====== DATA PROVIDED
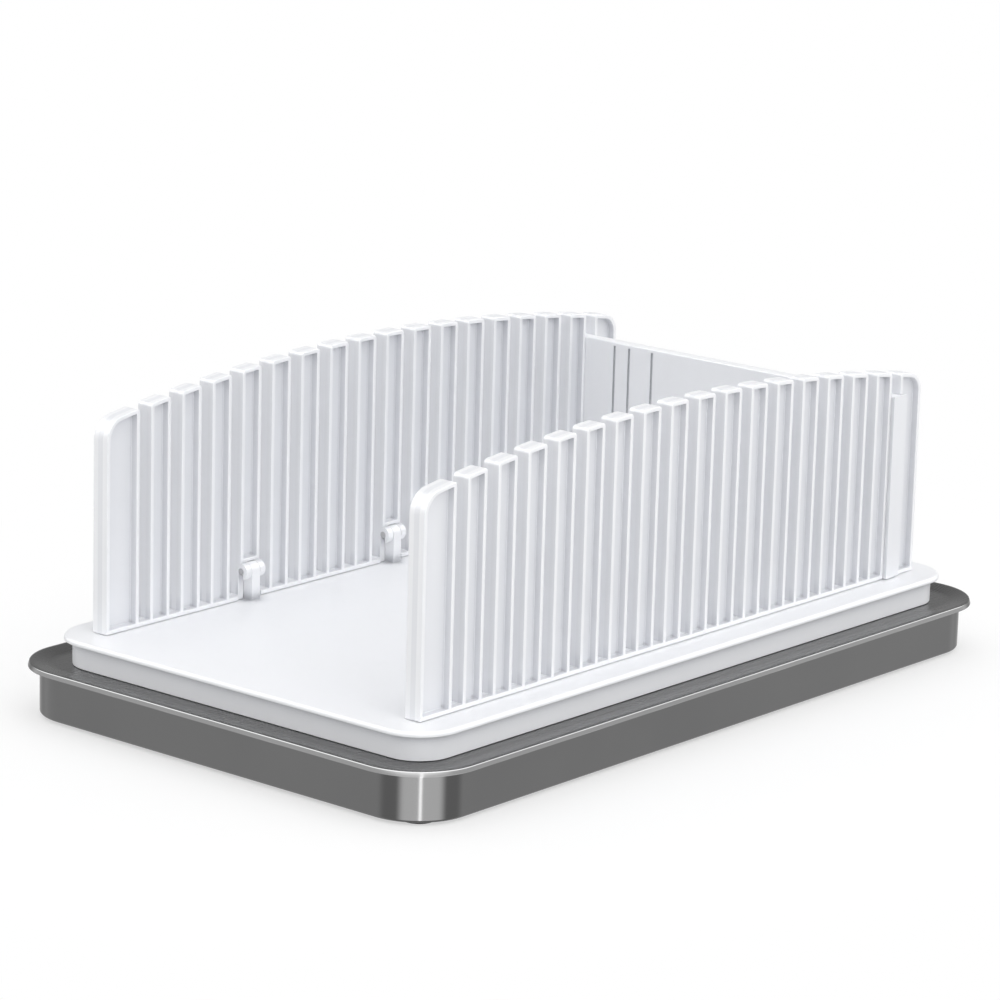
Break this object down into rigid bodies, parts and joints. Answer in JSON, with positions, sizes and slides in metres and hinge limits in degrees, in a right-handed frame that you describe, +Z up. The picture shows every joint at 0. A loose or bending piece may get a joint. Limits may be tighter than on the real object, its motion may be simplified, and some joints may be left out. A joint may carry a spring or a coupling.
{
  "type": "bread slicer guide",
  "caption": "Bread slicing guide: two arched comb walls that fold flat, a lift-out backstop and a white board standing on a shallow steel crumb tray.",
  "frame": {"origin": "on the table, under the middle of the tray", "axes": "X along the loaf with the open front at -X and the backstop at +X, Y across the loaf, Z up"},
  "size_m": [0.32, 0.194, 0.1148],
  "materials": {
    "steel": "satin",
    "white_plastic": "semi-gloss",
    "pin_steel": "bright",
    "rubber": "matte"
  },
  "bodies": {
    "tray": {"tray_pan": "steel", "tray_apron": "steel", "tray_foot_front_near": "rubber", "tray_foot_front_far": "rubber", "tray_foot_rear_near": "rubber", "tray_foot_rear_far": "rubber"},
    "slicer": {"base_board": "white_plastic", "base_pad_front_near": "rubber", "base_pad_front_far": "rubber", "base_pad_rear_near": "rubber", "base_pad_rear_far": "rubber", "near_hinge_pin_front": "pin_steel", "near_hinge_pin_middle": "pin_steel", "near_hinge_pin_rear": "pin_steel", "far_hinge_pin_front": "pin_steel", "far_hinge_pin_middle": "pin_steel", "far_hinge_pin_rear": "pin_steel"},
    "near_panel": {"near_comb_panel": "white_plastic"},
    "far_panel": {"far_comb_panel": "white_plastic"},
    "backstop_plate": {"backstop": "white_plastic"}
  },
  "joints": [
    {"name": "slicer_lift", "type": "slide", "parent": "tray", "child": "slicer", "axis": [0, 0, 1], "range_m": [0, 0.12]},
    {"name": "near_panel_fold", "type": "hinge", "parent": "slicer", "child": "near_panel", "pos_m": [0, -0.068, 0.0321], "axis": [-1, 0, 0], "range_deg": [0, 92]},
    {"name": "far_panel_fold", "type": "hinge", "parent": "slicer", "child": "far_panel", "pos_m": [0, 0.068, 0.0393], "axis": [1, 0, 0], "range_deg": [0, 91]},
    {"name": "backstop_lift", "type": "slide", "parent": "slicer", "child": "backstop_plate", "axis": [0, 0, 1], "range_m": [0, 0.09]}
  ]
}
============
■ TASK TO CARRY OUT
Write down only how many lines in the listing contain the word "that".

■ ANSWER TO THE EXERCISE
2